Short exercise: Draw out every line with the word "joints" from the listing below.
# START OF Raw records
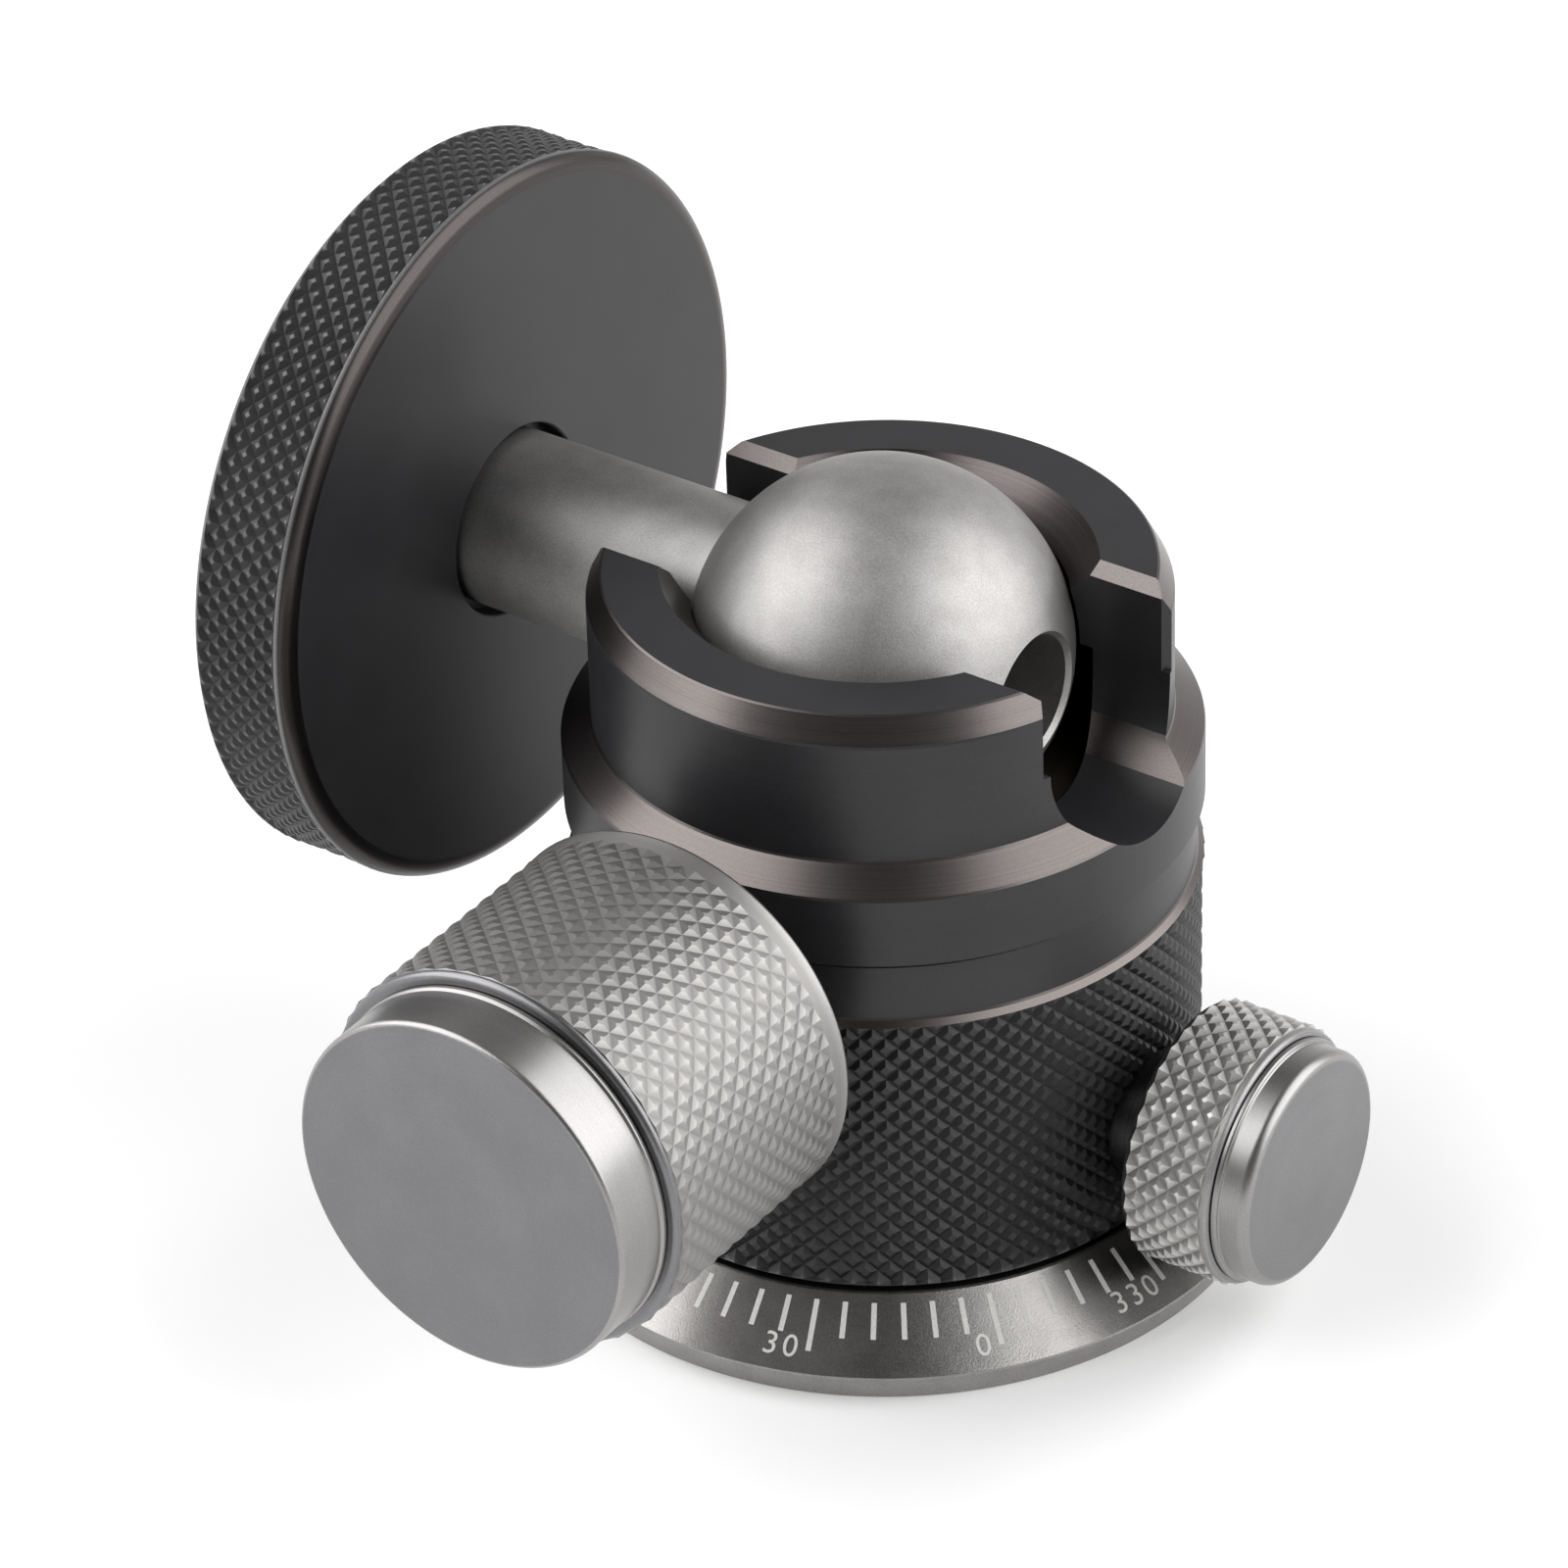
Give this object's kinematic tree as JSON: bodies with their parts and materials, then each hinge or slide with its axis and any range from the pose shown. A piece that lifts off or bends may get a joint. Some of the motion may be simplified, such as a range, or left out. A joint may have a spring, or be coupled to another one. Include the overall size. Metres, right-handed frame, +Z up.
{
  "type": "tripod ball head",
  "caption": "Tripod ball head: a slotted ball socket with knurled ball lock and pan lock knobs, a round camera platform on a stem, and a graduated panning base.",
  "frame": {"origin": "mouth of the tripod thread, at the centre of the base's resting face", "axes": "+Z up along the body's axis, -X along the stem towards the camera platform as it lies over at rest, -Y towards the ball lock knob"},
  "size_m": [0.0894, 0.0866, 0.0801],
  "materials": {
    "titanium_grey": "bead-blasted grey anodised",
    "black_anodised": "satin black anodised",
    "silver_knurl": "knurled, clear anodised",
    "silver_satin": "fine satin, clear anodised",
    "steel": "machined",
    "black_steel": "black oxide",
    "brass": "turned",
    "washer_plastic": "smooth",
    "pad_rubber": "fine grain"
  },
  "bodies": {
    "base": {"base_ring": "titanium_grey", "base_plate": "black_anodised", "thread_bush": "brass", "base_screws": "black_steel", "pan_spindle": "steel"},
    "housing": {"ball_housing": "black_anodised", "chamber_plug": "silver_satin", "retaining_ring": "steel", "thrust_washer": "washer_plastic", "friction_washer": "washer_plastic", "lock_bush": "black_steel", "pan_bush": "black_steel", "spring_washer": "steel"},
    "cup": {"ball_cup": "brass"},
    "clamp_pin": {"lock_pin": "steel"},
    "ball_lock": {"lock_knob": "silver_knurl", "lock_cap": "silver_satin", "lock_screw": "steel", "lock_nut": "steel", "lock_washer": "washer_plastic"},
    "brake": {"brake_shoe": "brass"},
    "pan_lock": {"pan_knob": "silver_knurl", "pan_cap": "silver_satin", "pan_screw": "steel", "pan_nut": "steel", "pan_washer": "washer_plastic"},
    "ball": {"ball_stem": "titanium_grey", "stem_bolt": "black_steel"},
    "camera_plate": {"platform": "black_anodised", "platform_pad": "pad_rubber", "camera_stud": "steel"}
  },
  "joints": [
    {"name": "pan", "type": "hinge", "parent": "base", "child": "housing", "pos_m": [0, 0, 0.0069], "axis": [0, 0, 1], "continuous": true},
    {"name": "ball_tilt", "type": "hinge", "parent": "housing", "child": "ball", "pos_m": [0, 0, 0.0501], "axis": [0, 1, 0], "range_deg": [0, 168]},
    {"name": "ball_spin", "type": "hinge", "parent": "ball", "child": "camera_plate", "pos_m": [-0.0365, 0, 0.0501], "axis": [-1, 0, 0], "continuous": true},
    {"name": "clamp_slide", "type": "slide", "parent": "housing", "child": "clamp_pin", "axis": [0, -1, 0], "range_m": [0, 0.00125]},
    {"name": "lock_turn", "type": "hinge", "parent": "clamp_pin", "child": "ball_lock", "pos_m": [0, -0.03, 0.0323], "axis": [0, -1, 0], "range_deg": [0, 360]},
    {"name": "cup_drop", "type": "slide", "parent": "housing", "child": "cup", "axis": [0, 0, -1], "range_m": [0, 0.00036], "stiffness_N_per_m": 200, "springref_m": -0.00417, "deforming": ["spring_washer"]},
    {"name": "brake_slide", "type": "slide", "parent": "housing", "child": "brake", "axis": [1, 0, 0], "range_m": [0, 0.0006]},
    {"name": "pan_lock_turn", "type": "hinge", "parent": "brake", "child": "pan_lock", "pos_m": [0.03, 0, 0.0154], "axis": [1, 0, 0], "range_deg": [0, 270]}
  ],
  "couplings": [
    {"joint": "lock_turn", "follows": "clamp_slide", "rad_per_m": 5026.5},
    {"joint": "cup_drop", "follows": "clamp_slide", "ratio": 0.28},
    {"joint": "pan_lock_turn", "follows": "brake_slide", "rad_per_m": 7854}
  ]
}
# END OF Raw records
# START OF Raw records
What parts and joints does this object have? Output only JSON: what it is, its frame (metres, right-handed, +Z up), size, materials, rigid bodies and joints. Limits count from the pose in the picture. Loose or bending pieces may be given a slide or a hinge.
# END OF Raw records
Expected answer:
  "joints": [
What parts and joints does this object have? Output only JSON: what it is, its frame (metres, right-handed, +Z up), size, materials, rigid bodies and joints. Limits count from the pose in the picture. Loose or bending pieces may be given a slide or a hinge.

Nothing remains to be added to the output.